Search
Question: Accounting for 5'/3' Bias in DESeq 2
0
2.7 years ago by
Jakub30
United Kingdom
Jakub30 wrote:

I didn't find an answer to this searching the forums. I have RNASeq samples with 5'/3' biases that are unevenly distributed amongst the samples. Some of my conditions have more samples with the bias, some less - the reason for these biases is almost certainly different levels of RNA sample fragmentation or other differences in sample prep (PS: I realise that this is not a good start). This makes DESeq2 call DE amongst the bias distributions.

What is the best method for accounting for this variation in an objective way: the RUV package, adding 5'/3' calculated bias ratios to the GLM (e.g. from Picard), using residuals? Any opinions would be greatly appreciated.

Many thanks, J

modified 2.7 years ago by Ryan C. Thompson7.1k • written 2.7 years ago by Jakub30
3
2.7 years ago by
The Scripps Research Institute, La Jolla, CA
Ryan C. Thompson7.1k wrote:

I've recently seen a paper that presents a metric meant to account for the integrity of each transcript/gene in each sample: http://bmcbioinformatics.biomedcentral.com/articles/10.1186/s12859-016-0922-z

They describe an adjustment that removes the dependency between this "transcript integrity number" and the logCPM of each gene by fitting a loess curve and then subtracting that curve out (see figure 6), and they demonstrate that their adjustment reduces the number of (presumed) false positives in a differential expression test. However, in the paper they implement their adjustment by modifying the counts directly. Instead, I would recommend you use the adjustment to compute an offset matrix, since it's important for edgeR and DESeq2 to have access to the raw counts so they can accurately account for the counting uncertainty.

Thanks!

I've done exactly this and computed TINs for each gene, and performed the loess regression. I now have the raw logcounts and corrected logcounts. I guess I am not clear in my head which value is best to use in a normFactor offset matrix, before normalising each row to a geometric mean of 1 as described in the vignette.

• difference in absolute values, i.e. 10^corrected-10^raw
• difference in log values, i.e. (corrected-raw)
• difference in % abs values, i.e. 10^corrected/10^raw

PS: I used % values as absolute differences can be negative and the matrix has to be positive and the package authors explicitly warn against using log differences.

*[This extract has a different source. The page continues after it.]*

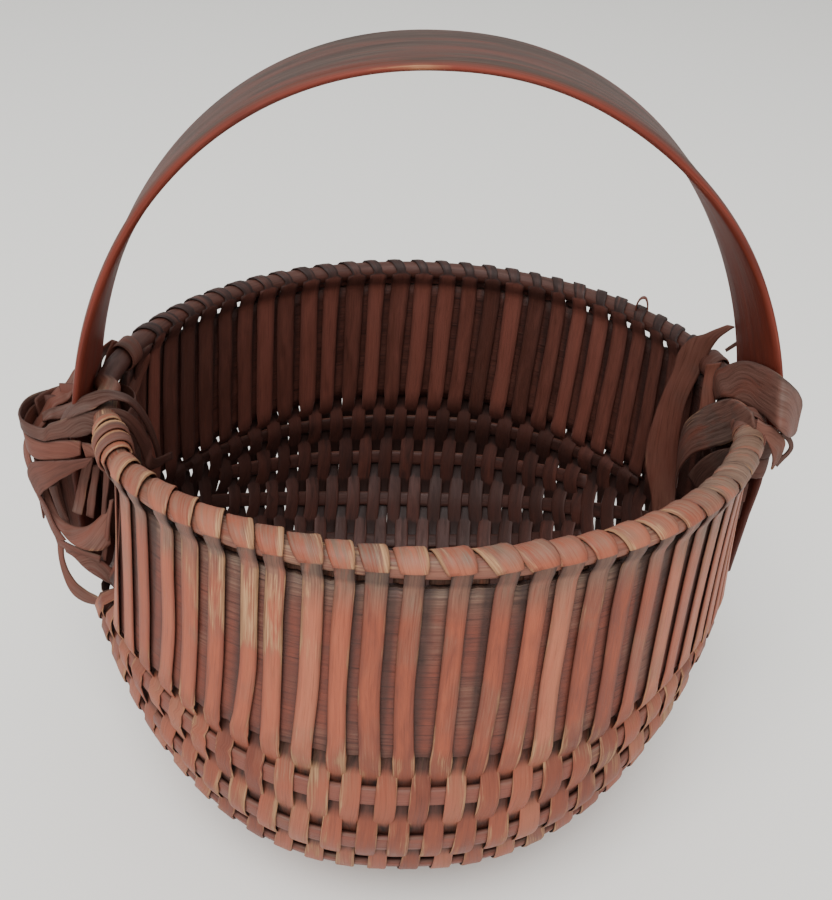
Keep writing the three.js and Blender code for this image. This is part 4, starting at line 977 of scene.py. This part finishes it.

Looking at the documentation, I see DESeq2 uses a matrix of "normalization factors" on the scale of the raw counts rather than a GLM offset matrix. The raw counts are divided by the normalization factors to get the normalized counts. So if normcounts = rawcounts / normfactors, then normfactors = rawcounts / normcounts. So compute that, then normalize the geometric mean of each row to 1 as described in the DESeq2 manual, and store these norm factors in the DESeqDataSet object. Finally, you'll need to run estimateSizeFactors, since the TIN normalization only normalizes within samples and you still need to normalize between samples. After that, you should be able to run through your standard DESeq2 pipeline and have it use your TIN-derived normalization factors.

(Mike, please correct me if I got anything wrong here.)

Sounds right.

If you want to correct for library size on top of normalization factors, pass the normFactors matrix (with row-wise geometric means around 1) to the normMatrix argument of estimateSizeFactors:

normMatrix: optional, a matrix of normalization factors which do not
control for library size.... Providing ‘normMatrix’ will estimate
size factors on the count matrix divided by ‘normMatrix’ and
store the product of the size factors and ‘normMatrix’ as
‘normalizationFactors’.
2
2.7 years ago by
Michael Love20k
United States
Michael Love20k wrote:

It's hard to predict how the 5'/3' bias will affect the counts, although it's reasonable to expect that it will.

I'd recommend either SVAseq or RUVseq, either of which will be able to pick up on systematic differences (including this bias) that affect the counts across many rows.

The only situation where these packages can't help you -- and I'm not sure any computational method can -- is if the 5'/3' bias is perfectly confounded with the condition.